Originally Posted by syavash

Actually I am using Gambit to generate geometry and mesh. I have checked 3d tutorial of Fluent and there is no difference in B.C. type.
There is something that might be interesting. I have assigned a heat source to my solid zone instead of specifying an initial temperature and it seems working! but continuity residual does not converge.

i am not sure assigning heat source be a good way.you had better check the results with a theoretical or sth else to validate your work otherwise it cant be reliable.

[syavash]

Quote:

Originally Posted by misagh

i am not sure assigning heat source be a good way.you had better check the results with a theoretical or sth else to validate your work otherwise it cant be reliable.

You are tight, I was just trying to understand why fluent does not solve fluid-solid heat transfer. I wonder why it does not act just like 3-D case.

[misagh]

Quote:

Originally Posted by Markat

I have already done this so that the meshing in the common line-surface between the solid and the fluid is the same for both fluid ans solid.
Would you suggest to mesh to solid part or not? What's the exact difference?

as mentioned in the above links,shell conduction method(which can be utilized only in 3d model) is better to be implemented for THIN WALLS.actually fluent itself uses mesh to solve the conductivity equations.
but for other cases you can mesh the solid zone(in 2d or 3d no difference) and also the fluid zone.

[Markat]

Quote:

Originally Posted by misagh

as mentioned in the above links,shell conduction method(which can be utilized only in 3d model) is better to be implemented for THIN WALLS.actually fluent itself uses mesh to solve the conductivity equations.
but for other cases you can mesh the solid zone(in 2d or 3d no difference) and also the fluid zone.

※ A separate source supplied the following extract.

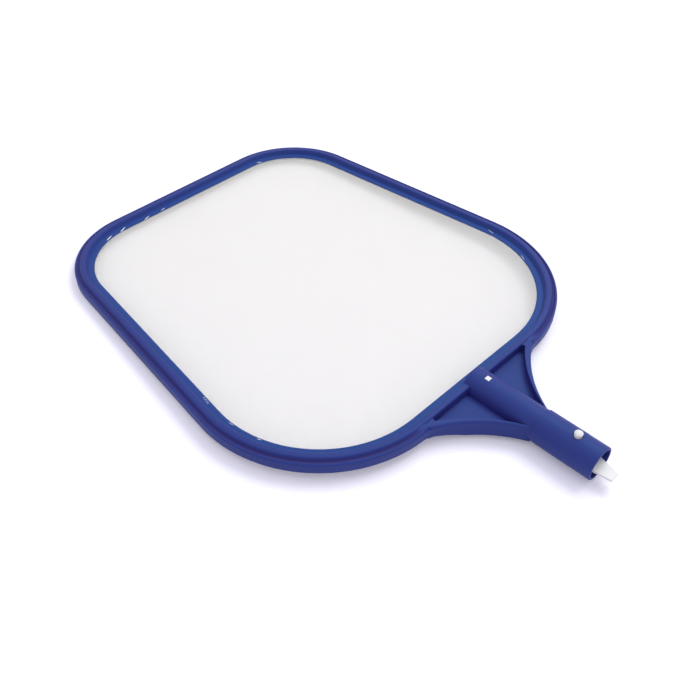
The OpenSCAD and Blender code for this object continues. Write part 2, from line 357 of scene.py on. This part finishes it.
def shade(colour, gain):
    """The colour made lighter or darker."""
    return tuple(min(1.0, part * gain) for part in colour)


# ---------------------------------------------------------------- materials


def moulded_blue(plastic):
    """Blue polypropylene with a fine moulded skin, faint flow clouds and rubbed patches, a painted
    lit tone on the flange and painted shade in the groove.
    """
    finish = Finish("moulded_blue")
    clouds = finish.noise(0.05)
    solid = finish.mix(clouds, shade(plastic.blue, 0.9), shade(plastic.blue, 1.1))
    # Painted light: the flange's points take the lighter, greener lit tone.
    flange = finish.mix(finish.attribute("lit_flange"), solid, plastic.lit_flange_blue)
    rubbed = finish.noise(0.012, 4.0, 0.6)
    return finish.surface(
        # Painted shade: points down in the groove take the darker groove colour.
        Base_Color=finish.mix(finish.attribute("groove_shade"), flange, plastic.groove_shade_blue),
        Roughness=plastic.blue_roughness - 0.06 + rubbed * 0.12,
        Normal=finish.grain(size=0.0009, detail=2.0, strength=0.12, depth=0.00008),
        Specular_IOR_Level=0.36,
        Specular_Tint=(0.2, 0.88, 1.0, 1.0),
    )


def moulded_white(plastic):
    """White acetal with a waxy skin."""
    finish = Finish("moulded_white")
    clouds = finish.noise(0.02)
    return finish.surface(
        Base_Color=finish.mix(clouds, shade(plastic.white, 0.96), plastic.white),
        Roughness=plastic.white_roughness - 0.04 + clouds * 0.08,
        Normal=finish.grain(size=0.0006, detail=2.0, strength=0.1, depth=0.00006),
    )


def thread_white(mesh):
    """White polyester thread, a little greyer in soft blotches."""
    finish = Finish("thread_white")
    clouds = finish.noise(0.03, 3.0)
    return finish.surface(
        Base_Color=finish.mix(clouds, shade(mesh.colour, 0.95), mesh.colour),
        Roughness=0.5 + clouds * 0.15,
        Normal=finish.grain(size=0.00012, detail=1.0, strength=0.3, depth=0.00002),
    )


def floor_white(studio):
    """Matt floor, lifted a little only where it is looked at."""
    finish = Finish("floor_white")
    lift = finish.node("ShaderNodeEmission", None, {"Color": (1, 1, 1, 1), "Strength": FLOOR_LIFT})
    plain = finish.node("ShaderNodeBsdfDiffuse", None, {"Color": colour4(studio.floor)})
    both = finish.node("ShaderNodeAddShader", None, {0: plain, 1: lift})
    shader = finish.node("ShaderNodeMixShader", None, {0: finish.looked_at(), 1: plain, 2: both})
    finish.node("ShaderNodeOutputMaterial", None, {"Surface": shader})
    return finish.material


# ---------------------------------------------------------------- shapes


class Outline:
    """The edge of the mesh: a rounded outline that closes towards its far end."""

    def __init__(self, node):
        low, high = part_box(node)
        self.low = low
        self.high = high
        points = [(v.co.x, abs(v.co.y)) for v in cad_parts[node].data.vertices]
        self.edge = [(low.x, 0.0), *upper_hull(points), (high.x, 0.0)]

    def half_width(self, x):
        """Half the mesh's width at x, or 0 outside it."""
        for (x0, y0), (x1, y1) in zip(self.edge, self.edge[1:]):
            if x0 <= x <= x1 and x1 > x0:
                return y0 + (y1 - y0) * (x - x0) / (x1 - x0)
        return 0.0

    def span(self, y):
        """Where a line along X at y enters and leaves the mesh."""
        crossings = []
        for (x0, y0), (x1, y1) in zip(self.edge, self.edge[1:]):
            if (y0 - abs(y)) * (y1 - abs(y)) <= 0 and y0 != y1:
                crossings.append(x0 + (x1 - x0) * (abs(y) - y0) / (y1 - y0))
        return (min(crossings), max(crossings)) if crossings else None


def upper_hull(points):
    """The outline's upper half from low x to high x."""
    hull = []
    for point in sorted(set(points)):
        while len(hull) > 1 and turns_left(hull[-2], hull[-1], point):
            hull.pop()
        hull.append(point)
    return hull


def turns_left(a, b, c):
    """True if the way from a over b to c doesn't turn right."""
    return (b[0] - a[0]) * (c[1] - a[1]) - (b[1] - a[1]) * (c[0] - a[0]) >= 0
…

This is exactly what I would like to now. Is conduction the only equation that fluent solves when solis is meshed? Is there any way to model conduction in a 2D model (1axial conduction)?

[misagh]

Quote:

Originally Posted by Markat

This is exactly what I would like to now. Is conduction the only equation that fluent solves when solis is meshed? Is there any way to model conduction in a 2D model (1axial conduction)?

conduction seems to be the only equ. that fluent solves for solid zone but for the fluid it solves other equ. like energy,continuity...
yes meshing the solid zone is the only way in 2.d for conjugate heat transfer to get rid of 3.d model(SHELL CONDUCTION b.c that appears only in 3.d)

[syavash]

Quote:

Originally Posted by misagh

as mentioned in the above links,shell conduction method(which can be utilized only in 3d model) is better to be implemented for THIN WALLS.actually fluent itself uses mesh to solve the conductivity equations.
but for other cases you can mesh the solid zone(in 2d or 3d no difference) and also the fluid zone.

Concerning this issue, there might be some problems which should be modeled in 2-D. For example a hot airfoil in front of cold air flow needs to be thermally analyzed and conjugate heat transfer matters.